Allarme terroristi, ambientalisti e baby gang per Capodanno. Così almeno dice una circolare del Dipartimento della Pubblica sicurezza che invita a pianificare «idonei dispositivi di sicurezza» in vista delle festività di Capodanno. Stando a quanto si legge nella circolare firmata dal capo della polizia Vittorio Pisani, alla luce «delle numerose mobilitazioni condotte, soprattutto nell’ultimo mese, da aderenti a movimenti ambientalisti» gli eventi di oggi, «specie quelli di particolare impatto mediatico» potrebbero essere considerati «un’occasione di massima visibilità per l’attuazione di iniziative contestative e dimostrative, anche con modalità eclatanti».

ATTI TERRORISTICI e dimostrazioni ambientaliste sono affiancate nello testo che avverte sui rischi per la sicurezza pubblica durante le festività, scambiando per terrorismo azioni nonviolente come quella effettuata da Ultima Generazione contro l’albero di Natale di Gucci a Milano. La decisione di mettere «in sicurezza» le piazze festive di oggi dagli ambientalisti incarna la criminalizzazione verso atti di disobbedienza civile in difesa del pianeta. Una tendenza che gruppi come Ultima Generazione e Extinction Rebellion vivono da anni, con un picco negli ultimi mesi. Le centinaia di misure restrittive che gli attivisti hanno collezionato, infatti, appartengono spesso al codice antimafia, come i fogli di via. Nel 2022 Simone Ficicchia, 20 anni, si è dovuto difendere in un processo per sorveglianza speciale (istanza poi respinta), una misura generalmente messa in atto per evitare che «soggetti pericolosi» commettano reati. Alla manifestazione di Roma in Piazza Vittorio dello scorso 17 dicembre organizzata da Ultima Generazione il centro della capitale si è bloccato a causa delle decine di camionette pronte per difendere la pubblica sicurezza da gruppi di persone sedute in cerchio a parlare, a cantare, o sedute per terra disarmate.

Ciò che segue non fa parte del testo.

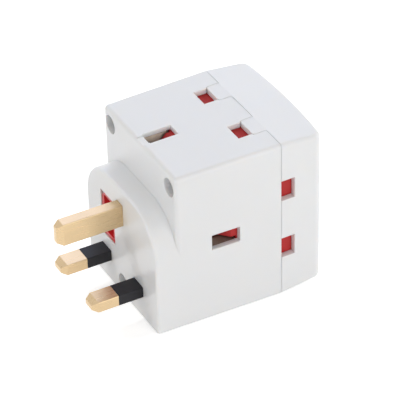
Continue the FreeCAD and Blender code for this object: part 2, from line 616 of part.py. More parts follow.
# Pins
# Solid brass blades with bevelled tips. The lower two are necked for
# their black sleeves. Each tail ends in a stud riveted through its strip.
def make_pin(label, centre, width, height, length, sleeved):
    """Pin at (across, up); width runs across and height runs up."""
    body = new_body(label)
    across, up = centre
    tip = neg(length)
    full = (span(across, "(%s) / 2" % width), span(up, "(%s) / 2" % height))
    block(body, "Blade", full[0], (tip, neg("sleeve_length") if sleeved else "pin_tail"), full[1], along="y")
    bevels = [("TipBevelFlat", "x", up, height), ("TipBevelUpright", "z", across, width)]
    for name, axis, middle, size in bevels:
        wedges = []
        for side in (-1, 1):
            low = "(%s) + %d * ((%s) / 2 - 1.5 * pin_tip_bevel)" % (middle, side, size)
            high = "(%s) + %d * ((%s) / 2 + 0.5 * pin_tip_bevel)" % (middle, side, size)
            near_y = tip + " - 0.5 * pin_tip_run"
            far_y = tip + " + 1.5 * pin_tip_run"
            wedge = [(near_y, low), (far_y, high), (near_y, high)]
            wedges.append(wedge if axis == "x" else swapped([wedge])[0])
        limits = full[0] if axis == "x" else full[1]
        extrude(body, name, axis, wedges, limits[0] + " - 1", limits[1] + " + 1", cut=True)
    dress(body, "EdgeRound", "Fillet",
          lambda at, edge: near(abs(edge.Vertexes[0].X - edge.Vertexes[1].X), "0")
          and near(abs(edge.Vertexes[0].Z - edge.Vertexes[1].Z), "0"), "pin_edge_round")
    if sleeved:
        neck = (span(across, "(%s) / 2 - sleeve_wall" % width), span(up, "(%s) / 2 - sleeve_wall" % height))
        block(body, "Neck", neck[0], (neg("sleeve_length + 0.5"), "sleeve_inset + 0.5"), neck[1], along="y")
        block(body, "Tail", full[0], ("sleeve_inset", "pin_tail"), full[1], along="y")
    block(body, "Collar", full[0], ("face_wall", "face_wall + pin_collar_length"),
          span(up, "(%s) / 2 + pin_collar" % height), along="y")
    round_bar(body, "Stud", [centre], "rivet_radius", "pin_tail - 0.5", "pin_tail + strip + 0.2")
    head = ("pin_tail + strip", "pin_tail + strip + rivet_head")
    round_bar(body, "StudHead", [centre], "rivet_head_radius", *head)
    return body


def make_sleeve(label, across):
    body = new_body(label)
    reach = (neg("sleeve_length"), "sleeve_inset")
    block(body, "Sleeve", span(across, "ln_pin_width / 2"), reach, span("0", "ln_pin_thick / 2"), along="y")
    dress(body, "SleeveRound", "Fillet", lambda at, edge: edge.Length > 8, "pin_edge_round")
    block(body, "Bore", span(across, "ln_pin_width / 2 - sleeve_wall"), reach,
          span("0", "ln_pin_thick / 2 - sleeve_wall"), cut=True, along="y")
    return body


# Fuse and its carrier
# A cartridge link lies in the red carrier, which pushes in from the plug face.
def make_fuse_tube():
    body = new_body("fuse_tube")
    spot = [(neg("fuse_x"), "fuse_z")]
    ends = ("fuse_start + fuse_cap_wall", "fuse_start + fuse_length - fuse_cap_wall")
    round_bar(body, "Tube", spot, "fuse_radius - fuse_cap_wall", ends[0], ends[1])
    round_bar(body, "Bore", spot, "fuse_radius - fuse_cap_wall - 1", ends[0], ends[1], cut=True)
    return body


def make_fuse_cap(label, start, stop, mouth_start, mouth_stop):
    body = new_body(label)
    spot = [(neg("fuse_x"), "fuse_z")]
    round_bar(body, "Cap", spot, "fuse_radius", start, stop)
    round_bar(body, "Mouth", spot, "fuse_radius - fuse_cap_wall", mouth_start, mouth_stop, cut=True)
    dress(body, "CapBevel", "Chamfer",
          lambda at, edge: near(abs(at.y - number("fuse_start + fuse_length / 2")), "fuse_length / 2")
          and edge.Length > number("6.2 * fuse_radius"), "0.3")
    return body


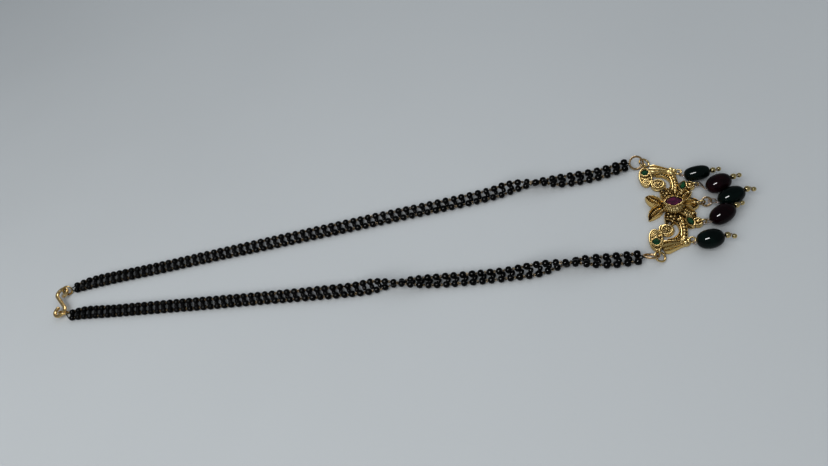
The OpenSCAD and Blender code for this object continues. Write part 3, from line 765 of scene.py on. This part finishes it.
class Relief:
    """The pendant's parts and granules as they are added, mirrored where side is -1."""

    def __init__(self, side, parts, granules):
        self.side, self.parts, self.granules = side, parts, granules

    def point(self, x, y, z=0.0):
        return worn(self.side * x, y, z)

    def oval(self, c, a, b, z, count, start=0.0):
        """A closed oval round c, in the pendant's own plane."""
        return [self.point(*about(c, a, b, start + 360 * k / count), z) for k in range(count)]

    def pointed(self, c, a, b, z, count, turn):
        """A closed pointed oval round c, with its points on its own x axis."""
        t = math.radians(turn)
        out = []
        for k in range(count):
            upper = k < count / 2
            s = 1 - 4 * k / count if upper else -3 + 4 * k / count
            x, y = a * s, (1 if upper else -1) * b * max(1 - s * s, 0) ** 0.8
            out.append(self.point(c[0] + x * math.cos(t) - y * math.sin(t),
                                  c[1] + x * math.sin(t) + y * math.cos(t), z))
        return out

    def boss(self, c, a, b, count, profile):
        self.parts.append(stacked(self.oval(c, a, b, 0, count), profile))

    def rim(self, c, a, b, z, count, thick):
        self.parts.append(wire(self.oval(c, a, b, z, count), thick, 10, closed=True))

    def granule(self, x, y, z, r):
        self.granules.append((self.point(x, y, z), r))

    def granules_on(self, points, r):
        self.granules += [(p, r) for p in points]

    def leaves(self):
        for u, v, azimuth, length, width, height, bend, shape, ribs in LEAVES:
            leaf = Leaf(self.side, spot(u, v), azimuth, length, width, height, bend, shape)
            self.parts.append(leaf.relief(ARM_SECTION if shape is ARM else PETAL_SECTION))
            (self.seams if shape is ARM else self.veins)(leaf)
            rows = bent_line(*leaf.course, 20)
            for k in range(ribs):
                x, y, _ = rows[int(mix(7, 15, k / (ribs - 1)))]
                self.granule(x, y, height * 0.84, mix(0.34, 0.22, k / ribs))

    def veins(self, leaf):
        """Slanting veins on a broad petal, and fine granules along its rim or its grooves."""
        broad = leaf.width > 3
        for k in range(7 if broad else 0):
            t = mix(0.16, 0.74, k / 6)
            for way in (1, -1):
                points = [leaf.point(t + 0.13 * u, way * u, rise)
                          for u, rise in ((0.08, 0.76), (0.3, 0.56), (0.5, 0.5), (0.76, 0.88))]
                self.parts.append(wire(points, 0.3, 6, widths=[0.6, 1, 1, 0.6]))
        u, rise, r = (0.88, 1.0, 0.19) if broad else (0.45, 0.5, 0.2)
        count = int(leaf.length / 0.5)
        for k in range(count):
            t = mix(0.14, 0.88, k / (count - 1))
            self.granules_on([leaf.point(t, way * u, rise) for way in (1, -1)], r)

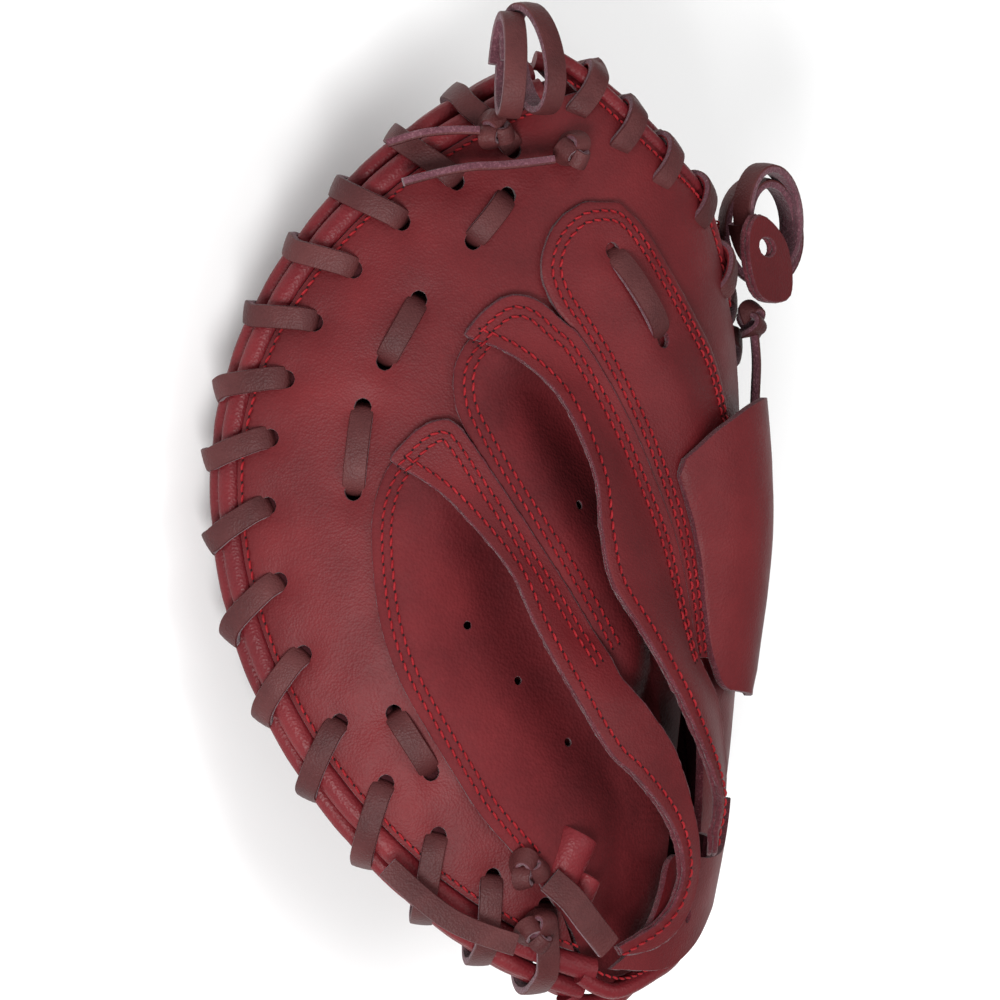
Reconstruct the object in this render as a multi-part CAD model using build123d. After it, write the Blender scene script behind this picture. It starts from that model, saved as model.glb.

MANIFESTARE per il clima è diventato un rischio per gli attivisti nonostante le modalità della disobbedienza civile siano di natura pacifica. Lo spiega a livello teorico Thoreau, o Ghandi, i nomi che ispirano questi movimenti. Ma lo mostra anche la pratica, quando prima di un blocco stradale vengono avvertiti gli ospedali, viene lasciata una corsia d’emergenza e si calcola che «l’intoppo» abbia una durata di circa 30 minuti – briciole per chi conosce i tempi del traffico nelle grandi città. Le azioni di disobbedienza civile mirano a far sentire i cittadini scomodi nella poltrona della quotidianità, a far riflettere e rendere in qualche modo tutti partecipi. Per questo prima di incollarsi ad un vetro di un quadro passano mesi di confronto con un team di restauratori, perché l’obiettivo non è il danno in sé. Ma la preoccupazione e l’allarme verso il potenziale danno. Che sia un quadro o il pianeta intero.

LA RETORICA della criminalizzazione contro gli attivisti per il clima può funzionare a livello politico, ma non regge quasi mai di fronte alla legge. Le misure cautelari per esempio imposte a Silvia, Ettore e Mida per l’azione al passante di mezzo di Bologna sono state revocate e i pm hanno archiviato le accuse per molti blocchi stradali perché di «lieve entità». Ma la retorica securitaria crea un immaginario sbagliato nell’opinione pubblica, in cui il nemico viene disegnato intorno al profilo di ciascun attivista (come se, poi, ognuno non avesse la propria individualità). Soprattutto se usa delle modalità di protesta non tradizionali. E il nemico, si sa, va odiato. E il governo ha scritto una legge ad hoc «contro gli eco-vandali» per non lasciare nessun dubbio. Forse sarebbe più opportuno preoccuparsi dei 18 gradi il 31 dicembre, che cinque persone sedute a terra.